— begin GIVEN DATA —

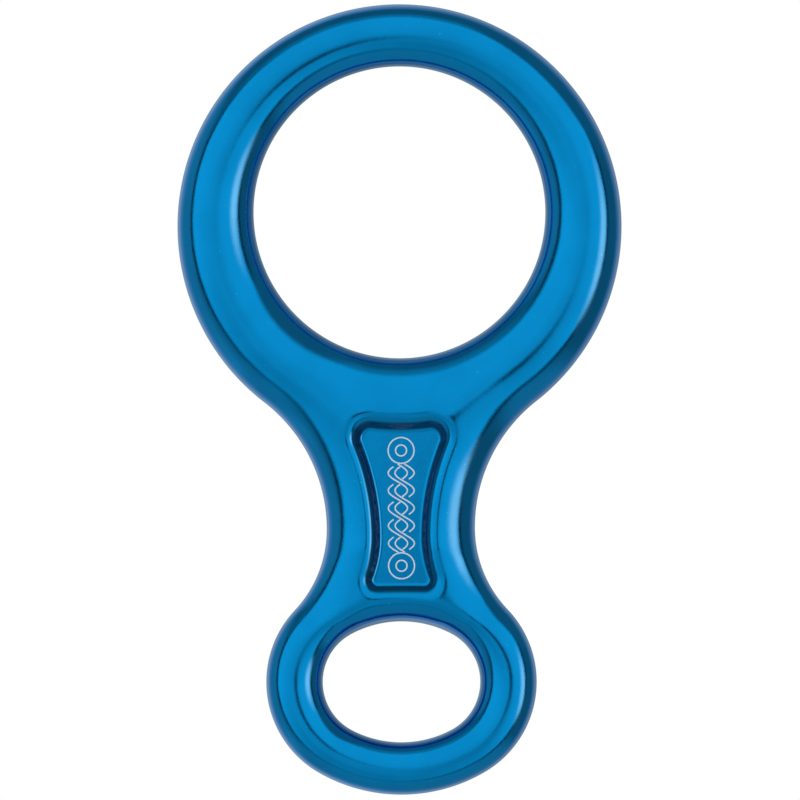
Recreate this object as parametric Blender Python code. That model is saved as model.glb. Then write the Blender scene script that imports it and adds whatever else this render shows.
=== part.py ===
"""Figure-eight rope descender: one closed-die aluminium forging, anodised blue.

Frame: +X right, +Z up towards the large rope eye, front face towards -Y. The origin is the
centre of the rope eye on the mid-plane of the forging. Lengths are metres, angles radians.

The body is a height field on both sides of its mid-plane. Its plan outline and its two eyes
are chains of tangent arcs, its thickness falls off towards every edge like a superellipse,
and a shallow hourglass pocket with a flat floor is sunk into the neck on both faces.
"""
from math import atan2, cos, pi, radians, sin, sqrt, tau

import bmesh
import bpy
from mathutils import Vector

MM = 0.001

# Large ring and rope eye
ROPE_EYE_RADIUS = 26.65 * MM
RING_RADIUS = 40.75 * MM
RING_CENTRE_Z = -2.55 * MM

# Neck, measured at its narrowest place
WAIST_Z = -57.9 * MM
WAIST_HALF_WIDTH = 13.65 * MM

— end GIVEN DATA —

From the top of the listing above, restate each line word for word up to and including the line with "centre of the"; add nothing else.

# EXERCISE RESULT
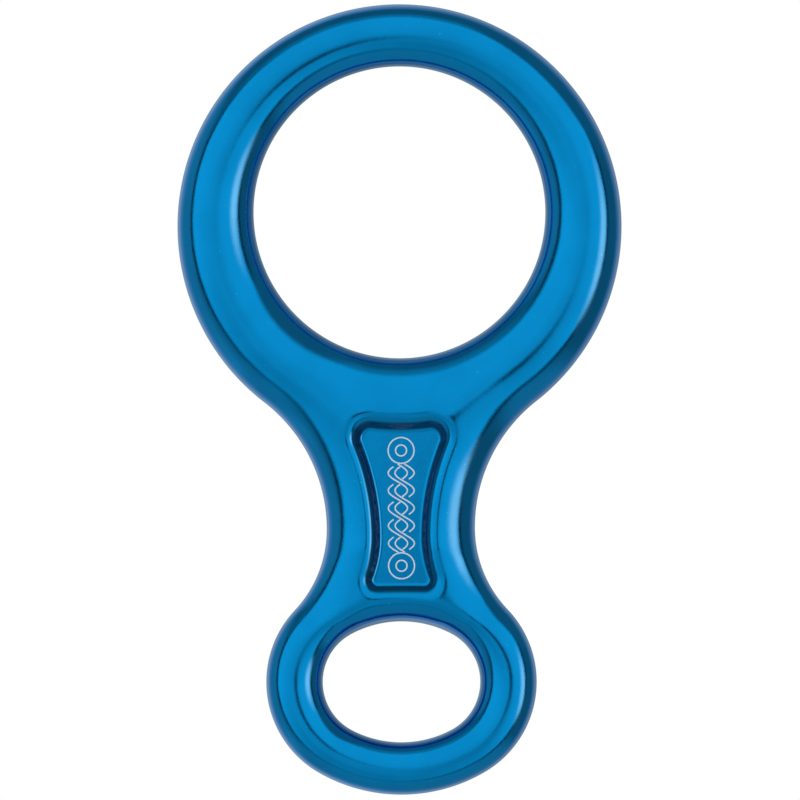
Recreate this object as parametric Blender Python code. That model is saved as model.glb. Then write the Blender scene script that imports it and adds whatever else this render shows.
=== part.py ===
"""Figure-eight rope descender: one closed-die aluminium forging, anodised blue.

Frame: +X right, +Z up towards the large rope eye, front face towards -Y. The origin is the
centre of the rope eye on the mid-plane of the forging. Lengths are metres, angles radians.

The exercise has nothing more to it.